• [Written exercise]: Begin with the line containing "buildStand();" and end with the line containing "# %% Open the imported model"; set down that block verbatim and nothing else.
# Start of Input material
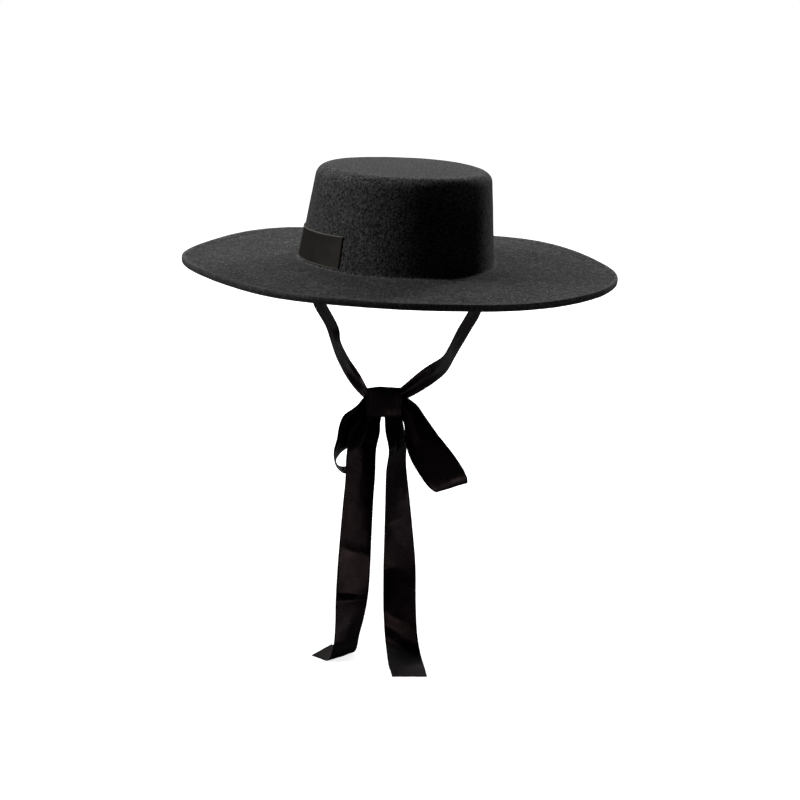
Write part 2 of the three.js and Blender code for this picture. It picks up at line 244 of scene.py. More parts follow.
def as_object(name, mesh_data, material, node):
    """Turns a bmesh in millimetres into a smooth piece that stands for a CAD node."""
    bmesh.ops.scale(mesh_data, vec=(MM, MM, MM), verts=mesh_data.verts)
    mesh = bpy.data.meshes.new(name)
    mesh_data.to_mesh(mesh)
    mesh_data.free()
    mesh.materials.append(material)
    for face in mesh.polygons:
        face.use_smooth = True
    piece = bpy.data.objects.new(name, mesh)
    bpy.context.scene.collection.objects.link(piece)
    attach(piece, "root")
    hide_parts(node)
    return piece


def give_thickness(piece, thickness):
    wall = piece.modifiers.new("thickness", "SOLIDIFY")
    wall.thickness = thickness * MM
    wall.offset = 0
    wall.use_even_offset = False
    return piece


# Felt body

worn_turn = Matrix.Rotation(math.radians(WORN_ROLL), 3, "Y") @ Matrix.Rotation(
    math.radians(WORN_TILT), 3, "X")

# Without a seed the felt would come out slightly different in each run
noise.seed_set(UNEVENNESS_SEED)


def blocked_unevenness(point):
    """The slight unevenness that steam and blocking leave in felt, the same for both its faces."""
    return noise.noise_vector(point / 60) * 0.5 + noise.noise_vector(point / 14) * 0.16


def hat_point(radius, angle, height):
    """A point of the round spun hat, set to the oval of the crown and brim as it is worn."""
    up = min(1.0, max(0.0, height / CROWN_HEIGHT))
    share = max(0.0, (radius - CROWN_HALF_WIDTH) / BRIM_WIDTH)
    flat_top = CROWN_HALF_WIDTH - CROWN_TAPER - EDGE_RADIUS
    if height > CROWN_HEIGHT / 2 and radius < flat_top:
        depth = radius * (flat_top + CROWN_TOP_STRETCH) / flat_top
    else:
        depth = radius + CROWN_HALF_DEPTH - CROWN_HALF_WIDTH - 0.15 * CROWN_TAPER * up
    rim = BRIM_DROP
    for waves, cosine, sine in BRIM_WAVES:
        rim += cosine * math.cos(waves * angle) + sine * math.sin(waves * angle)
    point = Vector((
        CROWN_LEAN * up + BRIM_SHIFT * share + radius * math.cos(angle),
        depth * math.sin(angle),
        height + rim * share ** 1.4,
    ))
    point = worn_turn @ point
    return point + blocked_unevenness(point)


def crown_radius(height, inset):
    return CROWN_HALF_WIDTH - CROWN_TAPER * height / CROWN_HEIGHT - inset


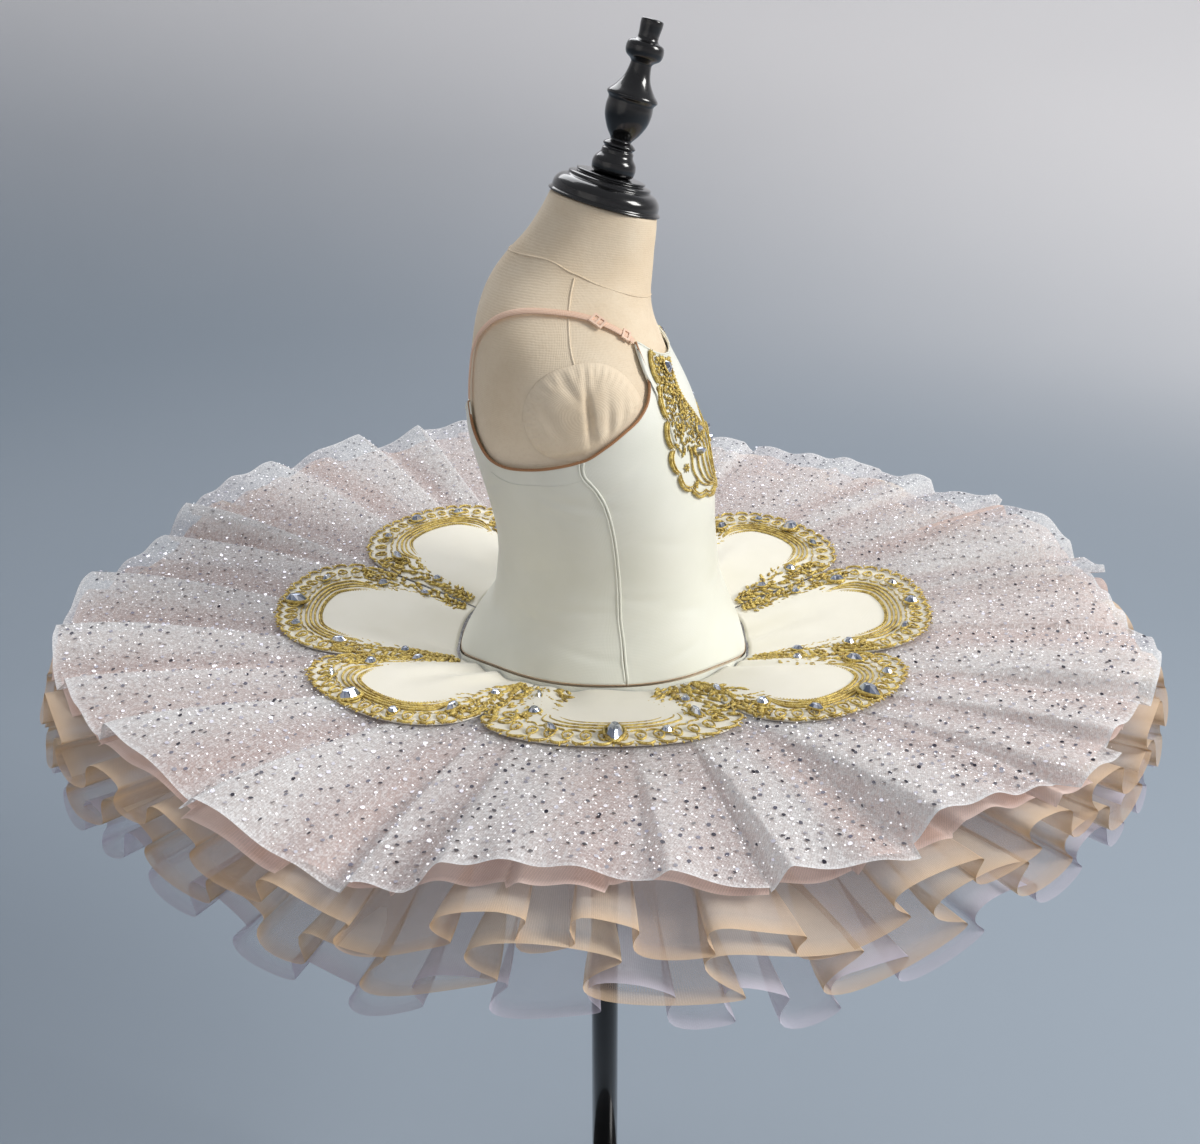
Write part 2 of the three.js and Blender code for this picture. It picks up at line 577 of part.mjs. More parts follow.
// Outline of one half of a lace border in shares of the petal: across from its middle, and out
// from the hip. The border widens from a point at the hip to a full scallop round the tip.
const BORDER = [
  { outerAcross: 0.985, outerOut: 0.1, innerAcross: 0.9, innerOut: 0.1 },
  { outerAcross: 0.985, outerOut: 0.4, innerAcross: 0.77, innerOut: 0.34 },
  { outerAcross: 0.985, outerOut: 0.74, innerAcross: 0.65, innerOut: 0.5 },
  { outerAcross: 0.96, outerOut: 0.985, innerAcross: 0.59, innerOut: 0.62 },
  { outerAcross: 0.78, outerOut: 0.985, innerAcross: 0.53, innerOut: 0.71 },
  { outerAcross: 0.5, outerOut: 0.985, innerAcross: 0.38, innerOut: 0.79 },
  { outerAcross: 0.2, outerOut: 0.985, innerAcross: 0.15, innerOut: 0.82 },
];

function petalPoint(petal, across, out, lift) {
  const lobe = (1 - Math.abs(across) ** 2.6) ** 0.5;
  const radius = VALLEY + (petal.tip - VALLEY) * lobe;
  const reach = ((radius - HIP_RADIUS) / (SKIRT_RADIUS - HIP_RADIUS)) * out;
  return skirtPoint(petal.turn + across * (petal.half - PETAL_GAP), reach, LAYERS[0], lift);
}

function buildPetals() {
  const acrossRows = [-1, -0.86, -0.5, 0, 0.5, 0.86, 1];
  const outRows = [0.02, 0.34, 0.68, 1];
  for (const petal of PETALS) {
    wall(`petal_${petal.name}`, 'satin', acrossRows.length, outRows.length, false, (i, j, face) => (
      petalPoint(petal, acrossRows[i], outRows[j], PETAL_CLEAR + (face ? PETAL_WALL : 0))
    ));
    const border = [
      ...BORDER.map((row) => ({ ...row, side: -1 })),
      ...[...BORDER].reverse().map((row) => ({ ...row, side: 1 })),
    ];
    const low = PETAL_CLEAR + PETAL_WALL + LACE_CLEAR;
    wall(`lace_${petal.name}`, 'gold_lace', border.length, 2, false, (i, j, face) => {
      const row = border[i];
      const across = row.side * THREE.MathUtils.lerp(row.innerAcross, row.outerAcross, j);
      const out = THREE.MathUtils.lerp(row.innerOut, row.outerOut, j);
      return petalPoint(petal, across, out, face ? low + LACE_WALL : low);
    });
  }
}

buildStand();
buildTorso();
buildFinial();
buildShoulderCaps();
buildBodice();
buildTrim();
buildSkirt();
buildPetals();

export default part;
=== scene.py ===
# %% [markdown]
# # A ballet tutu on its dress form
# This lesson builds the visible surfaces of a child's classical tutu: a stretch-satin bodice, eight
# satin petals edged with gold lace, and a flat skirt of five layers of tulle, all carried by a linen
# dress form on a stand. The construction comes first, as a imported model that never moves, and every
# surface here is worked out from the same few dimensions, so nothing has to be fitted afterwards.

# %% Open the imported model
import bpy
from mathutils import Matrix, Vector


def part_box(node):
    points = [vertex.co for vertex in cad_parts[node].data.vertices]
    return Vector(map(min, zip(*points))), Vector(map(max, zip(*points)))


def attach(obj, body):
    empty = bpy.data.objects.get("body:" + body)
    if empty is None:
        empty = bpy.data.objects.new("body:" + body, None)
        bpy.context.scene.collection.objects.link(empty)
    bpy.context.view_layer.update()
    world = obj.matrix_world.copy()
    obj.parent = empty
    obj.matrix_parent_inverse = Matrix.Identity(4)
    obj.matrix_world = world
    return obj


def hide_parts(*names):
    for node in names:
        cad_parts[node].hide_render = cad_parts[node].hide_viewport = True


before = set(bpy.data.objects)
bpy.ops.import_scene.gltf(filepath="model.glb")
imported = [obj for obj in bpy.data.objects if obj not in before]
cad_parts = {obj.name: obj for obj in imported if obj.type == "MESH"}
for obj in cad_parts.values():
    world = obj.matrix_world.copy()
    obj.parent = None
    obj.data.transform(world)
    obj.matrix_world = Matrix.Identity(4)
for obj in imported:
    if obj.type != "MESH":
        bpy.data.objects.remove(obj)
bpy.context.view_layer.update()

# %% [markdown]
# ## The camera
# A tutu is best seen from a little above, at the wearer's right: the plate opens into an oval and
# the bodice shows its side. The camera stands a little under a metre from the dress form, level with
# its finial, and has a moderately wide lens.

# %% Camera
import bpy
import numpy as np
from mathutils import Vector

MM = 0.001
CAMERA_PLACE = (-0.800, 0.0, 1.078)
CAMERA_PITCH = 23.7            # degrees below the horizon
CAMERA_LENS = 37.14


def make_camera():
    """Looks along +X, tipped down by the pitch."""
    data = bpy.data.cameras.new("camera")
    data.lens = CAMERA_LENS
    data.shift_x = -0.004
    data.clip_start, data.clip_end = 0.01, 50
    camera = bpy.data.objects.new("camera", data)
    camera.location = CAMERA_PLACE
    camera.rotation_euler = np.radians((90 - CAMERA_PITCH, 0, -90))
    bpy.context.scene.collection.objects.link(camera)
    bpy.context.scene.camera = camera


make_camera()
# Light passes through many layers of net before it reaches the floor.
bpy.context.scene.cycles.transparent_max_bounces = 32
bpy.context.scene.view_settings.view_transform = "Standard"
print("camera at", CAMERA_PLACE, "pitched down", CAMERA_PITCH)

# %% [markdown]
# ## Tables and smooth curves
# A pattern cutter works from a few measured sections and lets a curved ruler fill in between them.
# A table with named columns and a cubic through its rows does the same. Whole arrays go through it
# at once, so a surface of fifty thousand points takes one call.

# %% Tables


def table(columns, *rows):
    """Named columns of numbers, one row for each section."""
    return dict(zip(columns.split(), np.array(rows, float).T))


def from_table(rows, key, column, x):
    """Cubic between the rows on either side of x, whose slopes are those of the next rows' chords."""
    k, v = rows[key], rows[column]
    x = np.asarray(x, float)
    i = np.clip(np.searchsorted(k, x, side="right") - 1, 0, len(k) - 2)
    before, after = np.maximum(i - 1, 0), np.minimum(i + 2, len(k) - 1)
    span = k[i + 1] - k[i]
    t = np.clip((x - k[i]) / span, 0, 1)
    slope_1 = (v[i + 1] - v[before]) / (k[i + 1] - k[before])
    slope_2 = (v[after] - v[i]) / (k[after] - k[i])
    return ((2 * t**3 - 3 * t**2 + 1) * v[i] + (t**3 - 2 * t**2 + t) * span * slope_1
            + (3 * t**2 - 2 * t**3) * v[i + 1] + (t**3 - t**2) * span * slope_2)


def smooth(x, low, high):
    """0 below low, 1 above high, with a soft S between."""
    t = np.clip((np.asarray(x, float) - low) / (high - low), 0, 1)
    return t * t * (3 - 2 * t)


def mix(a, b, share):
    return a + (b - a) * share


def unit(v):
    return v / np.maximum(np.linalg.norm(v, axis=-1, keepdims=True), 1e-12)


# %% [markdown]
# ## The body of the form
# A dress form is a stack of rounded sections, deeper than an ellipse at the corners. Each row gives
# a level over the skirt's rim, the depth to the back and to the front, half the width, and how far
# the back rises where the neck leans forward. A point is named by its turn and its level: turn 0 is
# the centre front, 90 the wearer's right side, 180 the centre back.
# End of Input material
• [Task solution]:
buildStand();
buildTorso();
buildFinial();
buildShoulderCaps();
buildBodice();
buildTrim();
buildSkirt();
buildPetals();

export default part;
=== scene.py ===
# %% [markdown]
# # A ballet tutu on its dress form
# This lesson builds the visible surfaces of a child's classical tutu: a stretch-satin bodice, eight
# satin petals edged with gold lace, and a flat skirt of five layers of tulle, all carried by a linen
# dress form on a stand. The construction comes first, as a imported model that never moves, and every
# surface here is worked out from the same few dimensions, so nothing has to be fitted afterwards.

# %% Open the imported model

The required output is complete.